Pada tahun itu Sultan Malik Shah dan Perdana Menteri Nizam al-Mulk terbunuh.

Setelah pembunuhan kedua orang terkuat di kesultanan tersebut, Kekaisaran Seljuk mulai runtuh menuju kehancuran.

Hashashin, walaupun mereka bermadzhab sama dengan Dinasti Syiah Fatimiyah di Kairo, yaitu Syiah Ismailiyah, namun pada kenyataannya di kemudian hari beberapa tokoh Dinasti Fatimiyah juga turut menjadi korban pembunuhan dari sekte Hashashin.

Beberapa tokoh Dinasti Fatimiyah yang dibunuh oleh Hashashin adalah Al-Afdal Shahanshah, seorang Perdana Menteri, dibunuh tahun 1122 M; dan Al Amir, seorang khalifah, dibunuh tahun 1130 M.

Hampir semua imperium besar masa itu pernah menjadi korban dari sekte Hashashin, di antaranya dinasti Abbasiyah, Fatimiyah, Mongolia, Inggris, hingga Yerusalem.

Sekte ini merupakan sekte kecil, namun mereka memiliki kemampuan membunuh dengan trik dan akurasi yang sangat tinggi.

Keberadaan para anggotanya pun misterius, dalam setiap operasi pembunuhan yang mereka lakukan, biasanya mereka menyamar terlebih dahulu. Perdana Menteri Nizam al-Mulk dibunuh oleh seorang anggota Hashashin yang menyamar sebagai sufi.

Madzhab Sunni Ortodoks
Al-Ghazali, mungkin saja merasa terancam, tapi toh dia tetap melanjutkan pekerjaannya dan tetap tinggal di Baghdad.

Di sana, dia terus memberi kuliah, yang apabila dikumpulkan dalam auditorium, jumlah muridnya dapat mencapai 300 orang lebih. Selain itu, dia juga menulis khutbah, dan karya hukum dan teologi Islam dalam rentang waktu yang panjang.

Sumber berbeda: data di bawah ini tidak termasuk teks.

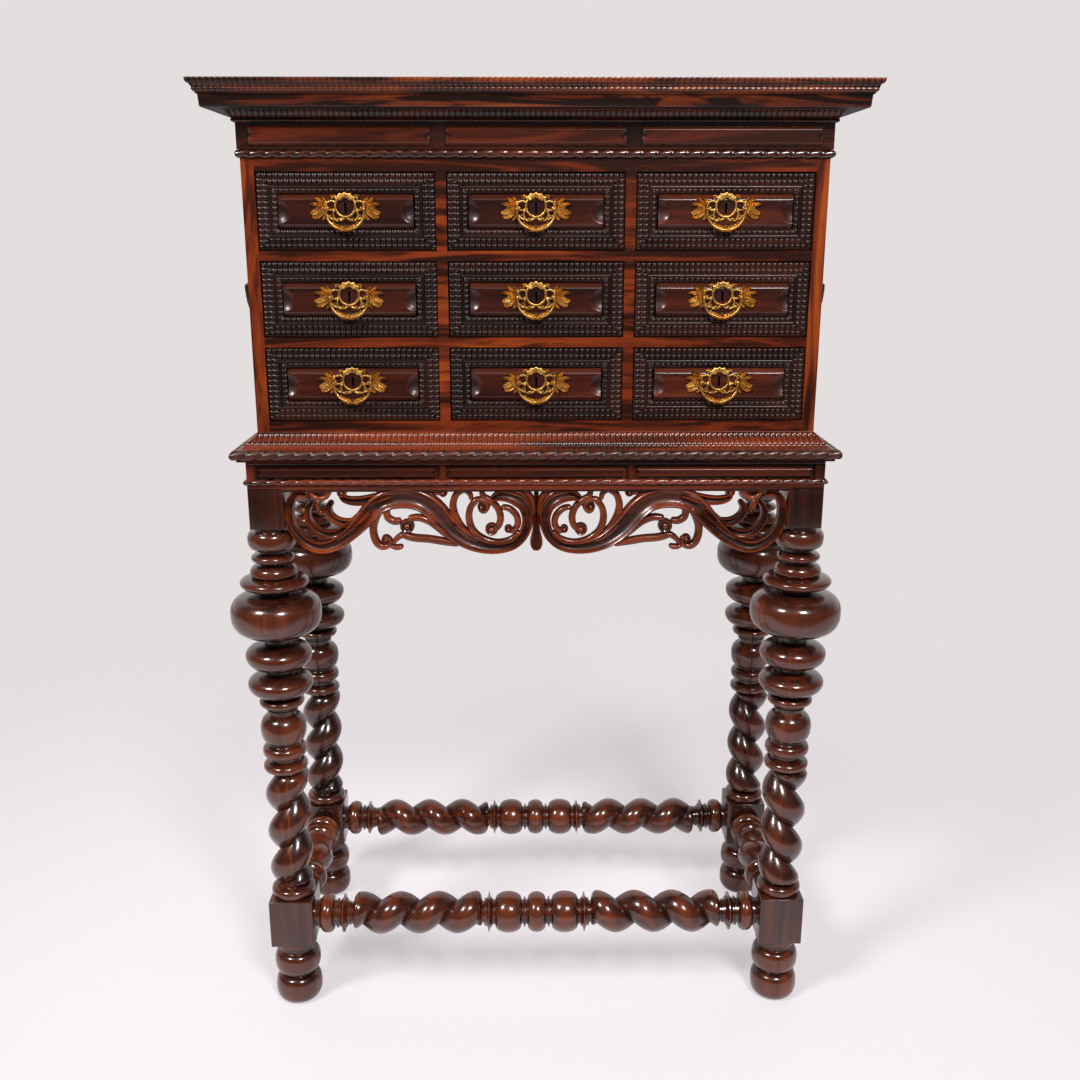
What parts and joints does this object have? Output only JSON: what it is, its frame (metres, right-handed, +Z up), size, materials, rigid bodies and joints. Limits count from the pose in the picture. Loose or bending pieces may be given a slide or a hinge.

Sebagian besar waktu al-Ghazali dihabiskan untuk menerima tamu dan menanggapi surat-surat yang meminta saran dan pendapatnya mengenai masalah teologi dan hukum. Jawaban-jawaban yang dia berikan dilandasi atas argumentasi-argumentasi yang kuat dari sudut pandang Madzhab Sunni ortodoks.
Pemintal wol
Abu Hamid Muhammad al-Ghazali, atau lebih terkenal dengan nama Al-Ghazali, lahir sekitar tahun 1058 M di kota Tus, Persia, di Khurasan, yang sekarang merupakan provinsi paling timur laut di Iran. Secara historis, kota ini terbentang sampai ke Afghanistan, dan negara-negara pusat Asia modern seperti Tajikistan, Turkmenistan, dan Uzbekistan.

Eamon Gearon dalam bukunya berjudul "Turning Points in Middle Eastern History" menjelaskan ditilik dari nama keluarganya menunjukkan bahwa keluarga al-Ghazali memiliki profesi sebagai pemintal wol.

Riwayat menyatakan bahwa ayahnya meninggal saat masih muda, sehingga al-Ghazali dan adik laki-lakinya dibesarkan oleh seorang sufi setempat.

"Jika riwayat itu benar, maka fakta tersebut bisa dengan baik menjelaskan keterikatan yang dimiliki oleh kedua bersaudara tersebut terhadap bentuk mistis, bahkan esoteris, dari ajaran Islam," ujar Eamon Gearon.